- **BRIEF**
Exactly repeat the lines starting at the one that holds "The OpenSCAD and Blender code for this object continues." and ending at the one that holds "return (du *". Both end lines count; leave out everything else.

— Start LISTING —

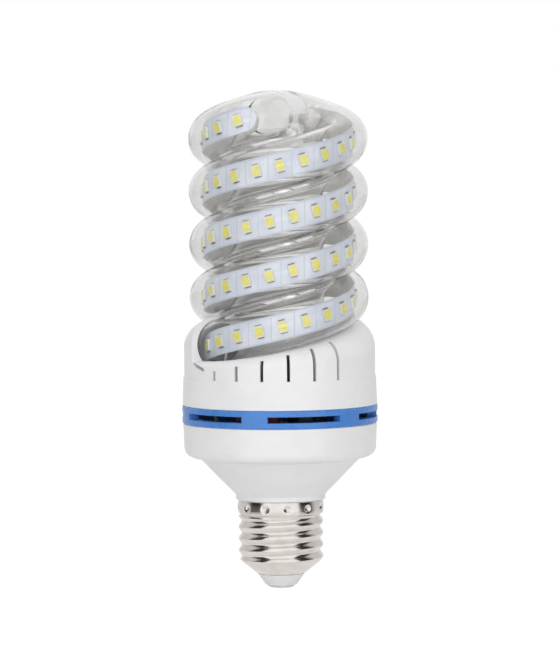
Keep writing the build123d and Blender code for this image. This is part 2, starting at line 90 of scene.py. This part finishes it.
def wind(bm, geom, first, last, every):
    """Winds an outline up a strand from one angle to another, and gives its last station."""
    steps = round((last - first) / every)
    rise = coil_pitch * (last - first) / full_turn / steps
    spun = bmesh.ops.spin(bm, geom=geom, cent=(0, 0, 0), axis=(0, 0, 1), dvec=(0, 0, rise),
                          angle=radians(last - first), steps=steps, use_merge=False, use_duplicate=False)
    return spun["geom_last"]


def bend(bm, geom, start, angle, every):
    """Carries an outline round the top bend by an angle, and gives its last station."""
    centre, axis, _ = top_bend(start)
    spun = bmesh.ops.spin(bm, geom=geom, cent=centre, axis=axis, dvec=(0, 0, 0), angle=radians(angle),
                          steps=round(angle / every), use_merge=False, use_duplicate=False)
    return spun["geom_last"]


def piece_from(bm, name, replaces=(), smooth=True):
    """Ends a bmesh as a named piece that rides on the bulb."""
    mesh = bpy.data.meshes.new(name)
    bm.to_mesh(mesh)
    bm.free()
    made = bpy.data.objects.new(name, mesh)
    bpy.context.scene.collection.objects.link(made)
    if smooth:
        mesh.shade_smooth()
    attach(made, "root")
    if replaces:
        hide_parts(*replaces)
    return made


def edges_of(geom):
    """The edges in a list of a bmesh's parts."""
    return [g for g in geom if isinstance(g, bmesh.types.BMEdge)]


bm = bmesh.new()
bridge_ends = []
for _, start in strands:
    ring = bmesh.ops.create_circle(bm, cap_ends=False, radius=tube_outside, segments=tube_sides,
                                   matrix=placed(-tail_angle, start))["verts"]
    ring_edges = list({e for v in ring for e in v.link_edges})
    top = wind(bm, ring + ring_edges, -tail_angle, wound_angle, tube_every)
    bridge_ends += edges_of(bend(bm, top, start, top_bend(start)[2], tube_every))
bmesh.ops.bridge_loops(bm, edges=bridge_ends)
bmesh.ops.recalc_face_normals(bm, faces=bm.faces)
clear_tube = piece_from(bm, "clear_tube", ["glass_spiral"])
wall = clear_tube.modifiers.new("wall", "SOLIDIFY")
wall.thickness = tube_outside - tube_bore
wall.offset = -1
wall.use_even_offset = True


def finish_of(name):
    """A new node material, with its tree and its main shader."""
    made = bpy.data.materials.new(name)
    made.use_nodes = True
    tree = made.node_tree
    return made, tree, tree.nodes["Principled BSDF"]


def add_node(tree, kind, **values):
    """A node in a material's tree, with some of its sockets or settings set."""
    made = tree.nodes.new(kind)
    for key, value in values.items():
        if hasattr(made, key):
            setattr(made, key, value)
        else:
            made.inputs[key.replace("_", " ")].default_value = value
    return made


def reckon(tree, operation, *values):
    """A maths node on numbers and other nodes' outputs."""
    made = add_node(tree, "ShaderNodeMath", operation=operation)
    for socket, value in zip(made.inputs, values):
        if isinstance(value, (int, float)):
            socket.default_value = value
        else:
            tree.links.new(value, socket)
    return made.outputs[0]


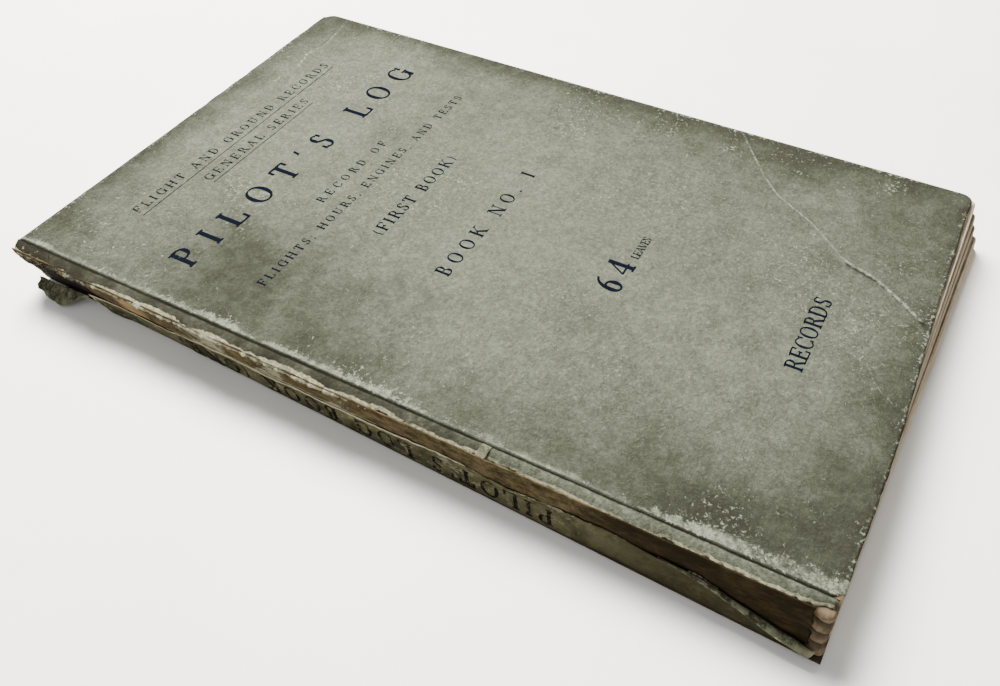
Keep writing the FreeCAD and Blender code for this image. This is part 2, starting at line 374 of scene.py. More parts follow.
# Thicknesses of papers and cloth, in millimetres.
STRIP_THICK = 0.34
TAB_THICK = 0.14
CREASE_THICK = 0.08
LINING_THICK = 0.40
LABEL_THICK = 0.13
WEAVE_THICK = 0.14


def grey_paper(finish, clean=CLEAN_GREY, deep=DEEP_GREY):
    """Felted grey-green paper: broad cloudiness, mottle and short fibres."""
    cloud = finish.between(finish.noise(30, 5, 0.6), 0.36, 0.64)
    mottle = finish.between(finish.noise(300, 8, 0.78), 0.36, 0.66)
    fibre = finish.between(finish.noise(1300, 5, 0.8), 0.36, 0.68)
    pits = finish.between(finish.noise(760, 4, 0.7), 0.42, 0.60)
    colour = finish.mixed(finish.scaled(cloud, 0.34), clean, deep)
    colour = finish.coat(colour, deep, mottle, 0.55)
    colour = finish.coat(colour, deep, pits, 0.45)
    colour = finish.coat(colour, RUBBED, fibre, 0.30)
    return colour, mottle, fibre


def cover_finish():
    """Cover paper, with soil, rubbed bands, creases and specks where the marks say; a painted highlight along
    the crease ridges, partly rubbed wear, and painted shade in the furrows beside them and at the edge by the
    groove.
    """
    finish = Finish("soiled_cover_paper", 0.9, 0.02)
    colour, mottle, fibre = grey_paper(finish)
    patch = finish.noise(75, 7, 0.66)
    soil = finish.total(finish.mark("soil"), patch, 1.1)
    soiled = finish.between(soil, 0.42, 1.55)
    colour = finish.coat(colour, SOILED, soiled, 0.88)
    flaking = finish.noise(520, 9, 0.80)
    rub = finish.total(finish.mark("rub"), flaking)
    rubbed = finish.between(rub, 0.93, 1.24)
    patchy = finish.between(finish.noise(850, 6, 0.8), 0.38, 0.62)
    patchy = finish.total(finish.scaled(patchy, 0.45), 0.42)
    colour = finish.coat(colour, RUBBED, rubbed, patchy)
    clusters = finish.total(finish.noise(38, 4, 0.6), finish.mark("rub"), 0.42)
    flecks = finish.total(finish.noise(1050, 5, 0.75, distortion=0.5), clusters, 0.42)
    fleck = finish.between(flecks, 0.838, 0.92)
    colour = finish.coat(colour, RUBBED, fleck, 0.78)
    specks = finish.between(finish.noise(800, 3, 0.6), 0.70, 0.75)
    colour = finish.coat(colour, SOILED, specks, 0.55)
    # Painted highlight along each crease ridge, partly rubbed wear: the pale rubbed colour laid thin, broken
    # by the flaking pattern.
    crease = finish.between(finish.mark("crease"), 0.30, 0.95)
    worn_ridge_highlight = finish.scaled(crease, finish.between(flaking, 0.42, 0.58))
    colour = finish.coat(colour, RUBBED, worn_ridge_highlight, 0.72)
    # Painted shade in the furrow beside each crease and at the cover's edge by the groove.
    furrow_shade = finish.between(finish.mark("furrow_shade"), 0.25, 0.9)
    colour = finish.coat(colour, FURROW_SHADE, furrow_shade, 0.75)
    edge = finish.total(finish.mark("edge"), flaking, 0.5)
    worn = finish.between(edge, 0.98, 1.20)
    colour = finish.coat(colour, BOARD_EDGE, worn, 0.88)
    relief = finish.total(finish.scaled(mottle, 0.5), fibre)
    relief = finish.total(relief, rubbed, -0.8)
    return finish.done(colour, relief, 0.00022, 0.9)


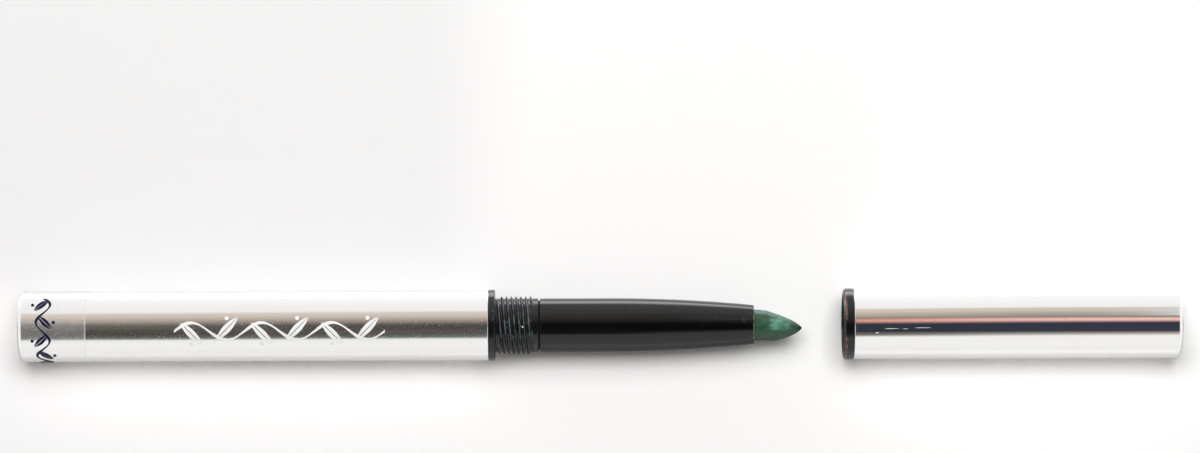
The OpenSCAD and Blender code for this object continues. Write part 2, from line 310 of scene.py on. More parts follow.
@dataclass(frozen=True)
class Mark:
    """A small worn or soiled spot: its place along and round the pen, its length and width."""

    along: float
    angle: float
    length: float
    width: float

    def mask(self, skin: Skin, radius: float) -> Signal:
        """Covers the spot, ragged by noise.

        It ends where du^2 + dv^2 + 1.6 noise goes from 0.9 to 1.7, for distances du and dv from its
        middle in halves of its length and width.

        Args:
            skin: the material that it is drawn in.
            radius: the radius of the piece.

        Returns:
            1 in the middle of the spot and 0 outside it.
        """
        ragged = skin.noise(0.5, 4.0, 3.0)
        du = (skin.along - self.along) / (self.length / 2)
        dv = (skin.angle - self.angle) * (math.radians(radius) / (self.width / 2))
        return (du * du + dv * dv + ragged * 1.6).rise(1.7, 0.9)


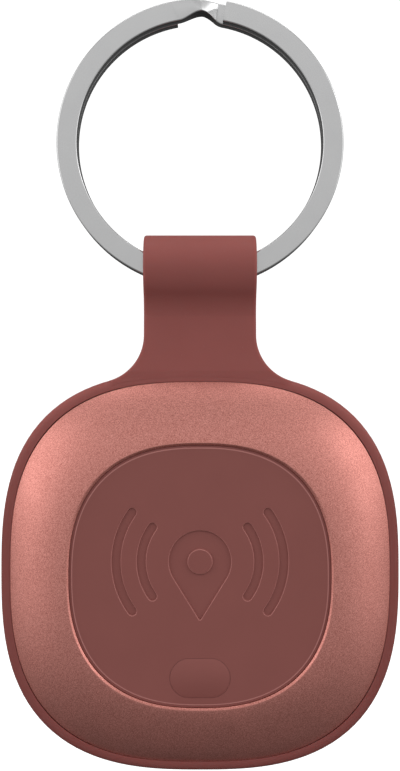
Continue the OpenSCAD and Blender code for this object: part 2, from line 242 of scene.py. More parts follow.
class Shader:  # a Principled material under construction, with its pattern in Object coordinates
    def __init__(self, name, colour, roughness, **uniform):
        self.material = bpy.data.materials.new(name)
        self.material.use_nodes = True
        self.tree = self.material.node_tree
        self.bsdf = self.tree.nodes["Principled BSDF"]
        self.place = self.tree.nodes.new("ShaderNodeTexCoord").outputs["Object"]
        self.bsdf.inputs["Base Color"].default_value = (*colour, 1)
        self.bsdf.inputs["Roughness"].default_value = roughness
        for socket, value in uniform.items():
            self.bsdf.inputs[socket.replace("_", " ")].default_value = value

    def node(self, kind, links=(), **settings):
        made = self.tree.nodes.new("ShaderNode" + kind)
        for key, value in settings.items():
            setattr(made, key, value)
        for socket, value in dict(links).items():
            if isinstance(value, bpy.types.NodeSocket):
                self.tree.links.new(value, made.inputs[socket])
            else:
                made.inputs[socket].default_value = value
        return made

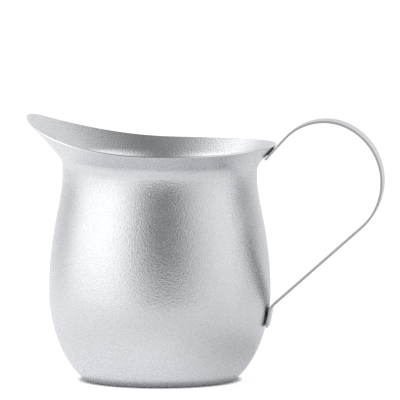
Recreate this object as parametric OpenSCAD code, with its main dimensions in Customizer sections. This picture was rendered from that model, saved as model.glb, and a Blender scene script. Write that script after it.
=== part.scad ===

— End LISTING —

- **IN RESPONSE**
The OpenSCAD and Blender code for this object continues. Write part 2, from line 310 of scene.py on. More parts follow.
@dataclass(frozen=True)
class Mark:
    """A small worn or soiled spot: its place along and round the pen, its length and width."""

    along: float
    angle: float
    length: float
    width: float

    def mask(self, skin: Skin, radius: float) -> Signal:
        """Covers the spot, ragged by noise.

        It ends where du^2 + dv^2 + 1.6 noise goes from 0.9 to 1.7, for distances du and dv from its
        middle in halves of its length and width.

        Args:
            skin: the material that it is drawn in.
            radius: the radius of the piece.

        Returns:
            1 in the middle of the spot and 0 outside it.
        """
        ragged = skin.noise(0.5, 4.0, 3.0)
        du = (skin.along - self.along) / (self.length / 2)
        dv = (skin.angle - self.angle) * (math.radians(radius) / (self.width / 2))
        return (du * du + dv * dv + ragged * 1.6).rise(1.7, 0.9)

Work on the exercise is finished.